Ogni fenomeno storico mescola pregi e difetti. Tanti ne aveva il partito monolitico e altri ne ha il post-partito. L’analisi, rigorosamente scientifica di Mancini, è anche moderata. Non v’è dubbio che le comunicazioni elettriche hanno prodotto effetti positivi: siamo passati dalla democrazia dei militanti a quella del pubblico, tra politici e cittadini oggi ci possono essere rapporti diretti e interattivi, è stata favorita la personalizzazione nel leader e del votante. Il militante è divenuto un internauta e la comunicazione politica ha sostituito alla sezione il divano.
I rischi tuttavia non sono pochi: sovrabbondanza di informazione, ma anche incertezza e sfiducia, molto più individualismo che solidarietà, il pericolo di una comunicazione centralista e anche falsificata, la riduzione della razionalità e della discussione, la crescita della superficialità e del pressapochismo, la prevalenza dell’emotivo e del banale, l’instabilità e la nascita continua di nuove formazioni politiche che si sfasciano in pochi mesi.

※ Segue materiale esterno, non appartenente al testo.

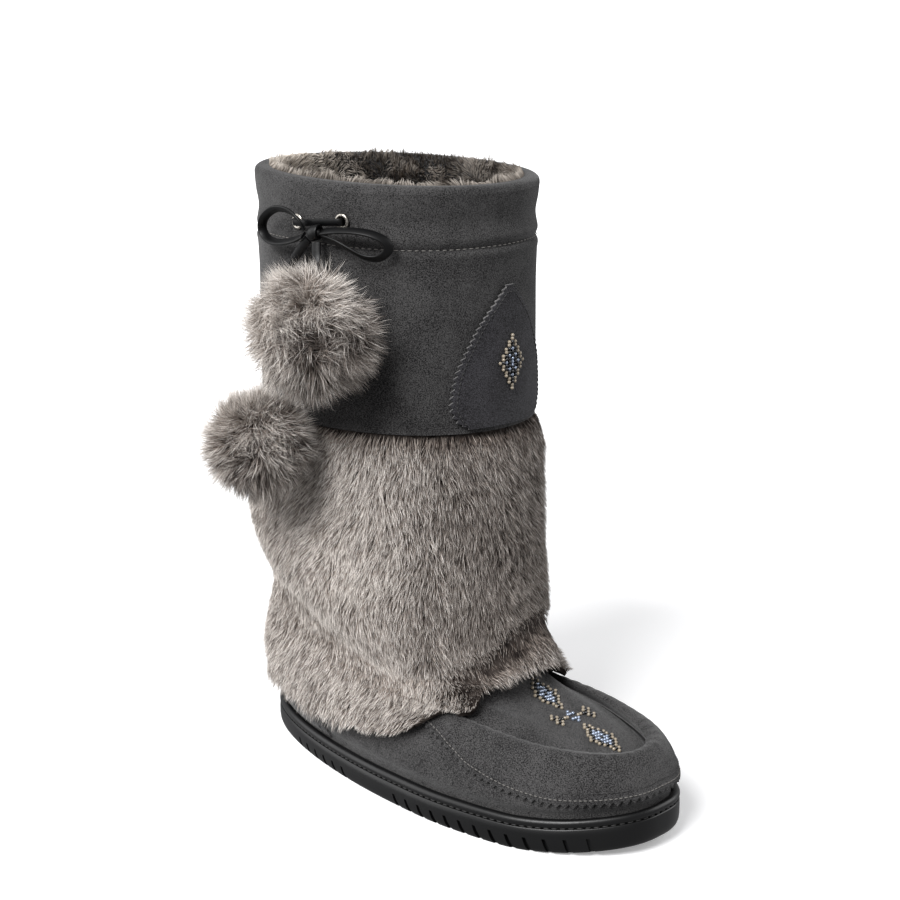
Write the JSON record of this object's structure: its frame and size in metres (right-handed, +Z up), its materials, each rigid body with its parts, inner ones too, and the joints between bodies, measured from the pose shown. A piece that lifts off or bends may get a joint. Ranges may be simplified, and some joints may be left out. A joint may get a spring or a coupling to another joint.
{
  "type": "mukluk boot",
  "caption": "Right mukluk boot: moccasin foot on a rubber sole, fur shaft, suede cuff with a drawstring bow and two fur pompoms.",
  "frame": {"origin": "on the floor under the shaft's axis, on the flat of the heel", "axes": "+Z up along the shaft, +X towards the toe, -Y the outer side of the foot"},
  "size_m": [0.2817, 0.1888, 0.3246],
  "materials": {
    "outsole": "matt black moulded rubber",
    "insole": "shearling over foam",
    "upper": "charcoal suede, fur lined",
    "apron": "charcoal suede",
    "heel_counter": "charcoal suede",
    "fur_shaft": "grey-brown rabbit fur",
    "cuff": "charcoal suede",
    "cuff_patch": "charcoal suede with beadwork",
    "eyelet_back": "plated metal",
    "eyelet_front": "plated metal",
    "lace_bar": "flat black leather lace",
    "lace_knot": "flat black leather lace",
    "lace_loop_back": "flat black leather lace",
    "lace_loop_front": "flat black leather lace",
    "lace_tail_front": "flat black leather lace",
    "lace_tail_back": "flat black leather lace",
    "pompom_front": "rabbit fur",
    "pompom_back": "rabbit fur"
  },
  "bodies": {
    "root": {"outsole": "outsole", "insole": "insole", "upper": "upper", "apron": "apron", "heel_counter": "heel_counter", "fur_shaft": "fur_shaft", "cuff": "cuff", "cuff_patch": "cuff_patch", "eyelet_back": "eyelet_back", "eyelet_front": "eyelet_front", "lace_bar": "lace_bar", "lace_knot": "lace_knot", "lace_loop_back": "lace_loop_back", "lace_loop_front": "lace_loop_front", "lace_tail_front": "lace_tail_front", "lace_tail_back": "lace_tail_back", "pompom_front": "pompom_front", "pompom_back": "pompom_back"}
  },
  "joints": []
}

Abbiamo, dunque, una democrazia debole e fragile? Forse, ma di certo appare impossibile ritornare al vecchio schema del partito rigido e burocratico. Il partito rimane un importante strumento di organizzazione e di aggregazione, ma potrà farlo solo con una struttura leggera e flessibile, che naviga a vista e fa programmi alla giornata. E anche se le grandi narrazioni, filosofiche e scientifiche, sono finite, non potrà mancare del tutto di idee e di ideologie. Se vogliamo evitare che la crisi del partito apra la strada a regimi autoritari o all’anarchia politica, non è di antipartiti che abbiamo bisogno, ma di nuovi partiti. Adeguati alla nostra epoca di democrazia mediatica.